If Option 1 is used, the principal must be paid out within seven years. The taxpayer must document the terms of the investment agreement. The requirement to document the agreement will be satisfied if it is evidenced in the tax return working papers. However, we doubt that tax return working papers will actually satisfy that requirement, so it will be best to properly document the arrangement.

For 2010 UPEs, the key dates are: please click here.

Effectively it is an eight year loan, as the seven years doesn't start for a year.

For 2011 UPEs, the key dates are: please please click here.

Option 2: Invest the funds on an interest only 10 year loan

This option is the same as option 1 but with a higher interest rate: 'the prescribed interest rate'.

The prescribed interest rate for a particular income year is the Reserve Bank of Australia's (RBA) indicator lending rate for small business variable (other) overdraft for the month of May immediately before the start of that income year. The rate for the year ending 30 June 2011 is 10.3%.

The key dates are the same as those for Option 1, meaning it is really an 11 year loan.

Option 3: Invest the funds in a specific income producing asset or investment

Under this option, the trustee invests the UPE funds in a specific investment such as an interest bearing account or the acquisition of an interest in an income producing asset. The Commissioner defines an 'income producing asset' as one which is held with the intention of generating assessable income at an arm's length commercial amount.

The trustee's investment under Option 3 must be reflected in the accounts of the sub-trust. Unlike Options 1 and 2, the sub-trust is required to prepare its own accounts showing the investment and will also be required to lodge its own tax return. This seems odd to us, as the 'transparent trust' rules should apply in which case no return is required.

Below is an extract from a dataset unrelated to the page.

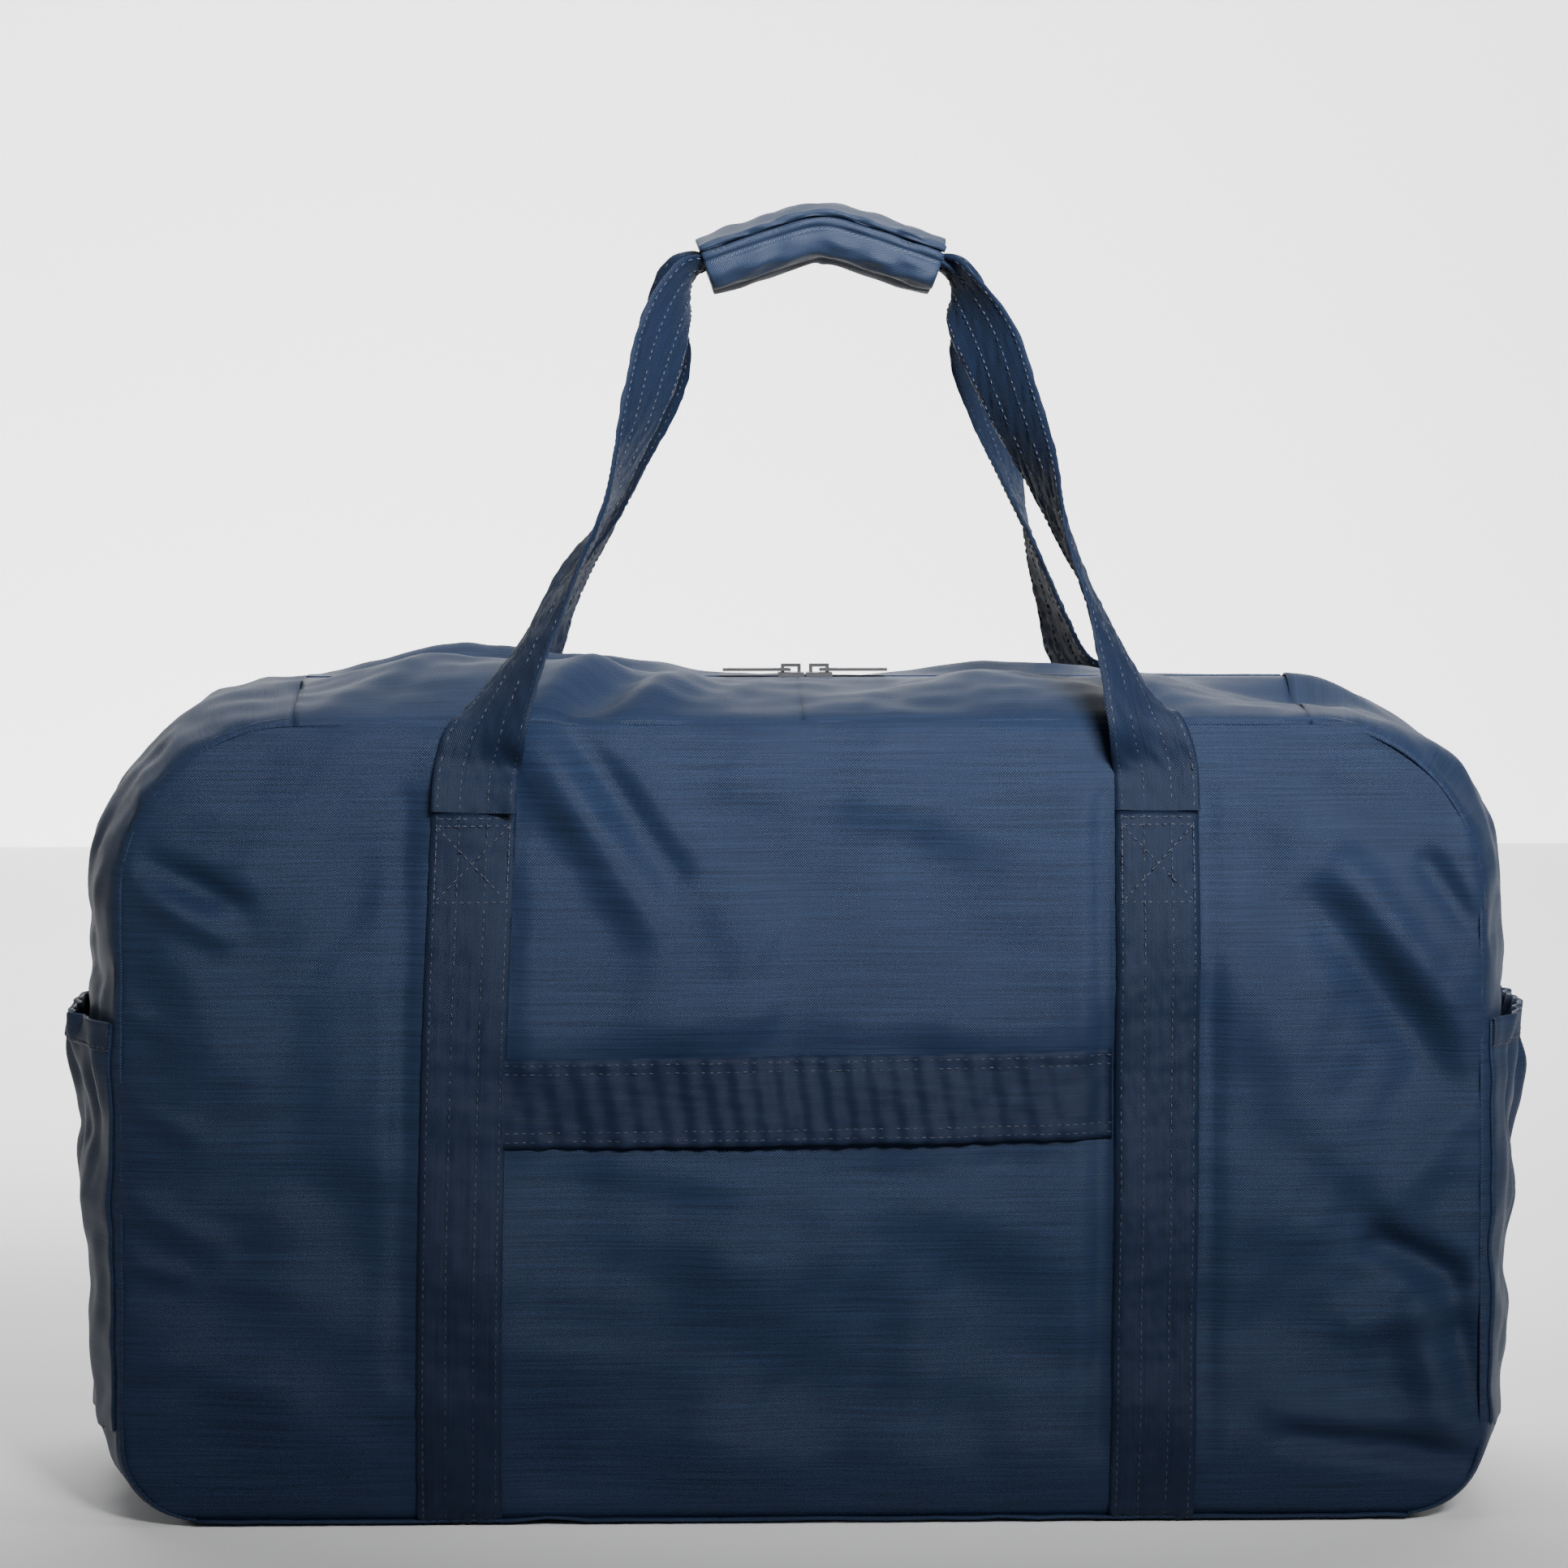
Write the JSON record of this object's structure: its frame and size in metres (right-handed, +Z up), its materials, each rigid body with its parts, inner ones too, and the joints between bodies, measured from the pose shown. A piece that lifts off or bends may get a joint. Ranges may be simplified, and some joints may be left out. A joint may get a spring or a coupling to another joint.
{
  "type": "foldable tote bag",
  "caption": "Zip-top fabric tote with two body straps, twin wrapped handles, a luggage-handle band and side pockets; it collapses in height.",
  "frame": {"origin": "middle of the footprint, on the floor under the body straps", "axes": "+X along the bag towards its right end, -Y out of the front with the luggage-handle band, +Z up"},
  "size_m": [0.5984, 0.2538, 0.5345],
  "materials": {
    "shell_fabric": "woven nylon, semi-matt",
    "strap_fabric": "woven nylon webbing, stitched",
    "zip_tape": "knitted tape",
    "zip_coil": "moulded nylon coil",
    "zip_metal": "dark gunmetal, satin",
    "grip_padding": "padded twill",
    "hook_and_loop": "hook and loop tape",
    "hem_binding": "folded hem"
  },
  "bodies": {
    "shell": {"base_panel": "shell_fabric", "front_panel": "shell_fabric", "back_panel": "shell_fabric", "end_gusset_left": "shell_fabric", "end_gusset_right": "shell_fabric", "body_strap_left": "strap_fabric", "body_strap_right": "strap_fabric", "trolley_band": "strap_fabric", "side_pocket_left": "shell_fabric", "side_pocket_right": "shell_fabric", "pocket_hem_left": "hem_binding", "pocket_hem_right": "hem_binding"},
    "rim": {"zip_end_left": "zip_tape", "zip_end_right": "zip_tape"},
    "mouth_front": {"top_strip_front_left": "shell_fabric", "top_strip_front_right": "shell_fabric", "zip_tape_front": "zip_tape", "zip_coil_front": "zip_coil"},
    "mouth_back": {"top_strip_back_left": "shell_fabric", "top_strip_back_right": "shell_fabric", "zip_tape_back": "zip_tape", "zip_coil_back": "zip_coil"},
    "slider_left_body": {"slider_left": "zip_metal"},
    "slider_right_body": {"slider_right": "zip_metal"},
    "puller_left_body": {"puller_left": "zip_metal"},
    "puller_right_body": {"puller_right": "zip_metal"},
    "handles": {"handle_front": "strap_fabric", "handle_back": "strap_fabric", "grip_wrap": "grip_padding", "grip_loop_patch": "hook_and_loop"},
    "flap": {"grip_flap": "grip_padding", "grip_hook_patch": "hook_and_loop"}
  },
  "joints": [
    {"name": "collapse", "type": "slide", "parent": "shell", "child": "rim", "axis": [0, 0, -1], "range_m": [0, 0.16], "deforming": ["front_panel", "back_panel", "end_gusset_left", "end_gusset_right", "body_strap_left", "body_strap_right", "trolley_band", "side_pocket_left", "side_pocket_right", "pocket_hem_left", "pocket_hem_right"]},
    {"name": "zip_left_slide", "type": "slide", "parent": "rim", "child": "slider_left_body", "axis": [-1, 0, 0], "range_m": [0, 0.172]},
    {"name": "zip_right_slide", "type": "slide", "parent": "rim", "child": "slider_right_body", "axis": [1, 0, 0], "range_m": [0, 0.172]},
    {"name": "mouth_front_open", "type": "hinge", "parent": "rim", "child": "mouth_front", "pos_m": [0, -0.094, 0.3274], "axis": [1, 0, 0], "range_deg": [0, 81], "deforming": ["top_strip_front_left", "top_strip_front_right", "zip_tape_front", "zip_coil_front"]},
    {"name": "mouth_back_open", "type": "hinge", "parent": "rim", "child": "mouth_back", "pos_m": [0, 0.094, 0.3274], "axis": [-1, 0, 0], "range_deg": [0, 81], "deforming": ["top_strip_back_left", "top_strip_back_right", "zip_tape_back", "zip_coil_back"]},
    {"name": "puller_left_flip", "type": "hinge", "parent": "slider_left_body", "child": "puller_left_body", "pos_m": [-0.0025, 0, 0.3402], "axis": [0, 1, 0], "range_deg": [0, 90]},
    {"name": "puller_right_flip", "type": "hinge", "parent": "slider_right_body", "child": "puller_right_body", "pos_m": [0.0105, 0, 0.3402], "axis": [0, -1, 0], "range_deg": [0, 90]},
    {"name": "handle_lean", "type": "hinge", "parent": "rim", "child": "handles", "pos_m": [0, -0.098, 0.3284], "axis": [-1, 0, 0], "range_deg": [0, 30], "deforming": ["handle_front", "handle_back"]},
    {"name": "grip_flap_open", "type": "hinge", "parent": "handles", "child": "flap", "pos_m": [0.011, 0.018, 0.5332], "axis": [-1, 0, 0], "range_deg": [0, 150]}
  ],
  "couplings": [
    {"joint": "zip_right_slide", "follows": "zip_left_slide", "ratio": 1},
    {"joint": "mouth_front_open", "follows": "zip_left_slide", "rad_per_m": 8.118},
    {"joint": "mouth_back_open", "follows": "zip_left_slide", "rad_per_m": 8.118}
  ]
}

An investment under Option 3 must be recorded in the tax return working papers of the main trust and the sub-trust. If the UPE funds are used to acquire only part of an asset, the working papers must clearly identify the percentage of the specific asset that is held by the sub-trust.

The future

As mentioned, the ATO is keen to fund a test case to clarify the issue. Apparently the Government is not interested at this stage in legislating to reflect the ATO's position.

We mentioned in earlier articles that the crux of the problem is not Division 7A but Division 6 – dealing with the taxation of trusts. Is the strategy behind longstanding UPEs to keep the profits in the trust but avoid a 46.5% tax assessment under section 99A of the ITAA 1936? In many cases it is. The ATO may attack the issue on this front, arguing that there is an ineffective distribution and no present entitlement to the company in the first place. Central to this is section 100A – the sleeping anti avoidance provision in Division 6. We understand the ATO has escalated section 100A as an issue requiring consideration which may result in a public ruling. Stay tuned!

The instability of both Division 6 pre and post Bamford and now Division 7A means that it is a good opportunity to step back and look at existing structures and funding arrangements. It might be time for a change.

The ATO is about to release discussion papers on two post-Bamford issues: What is income of a trust estate? and whether streaming is dead.

It is likely that the instability in the law will remain for some time yet, which makes it difficult to advise. As discussed in our June 2010 update, it is too early to tell whether deed amendments are necessary or appropriate. However, it might be a good idea to get ready, by finding the deed and reading it. We did review a bundle of deeds for a client in June ... and discovered that one trust holding millions of dollars worth of profitable shares was due to vest yesterday!!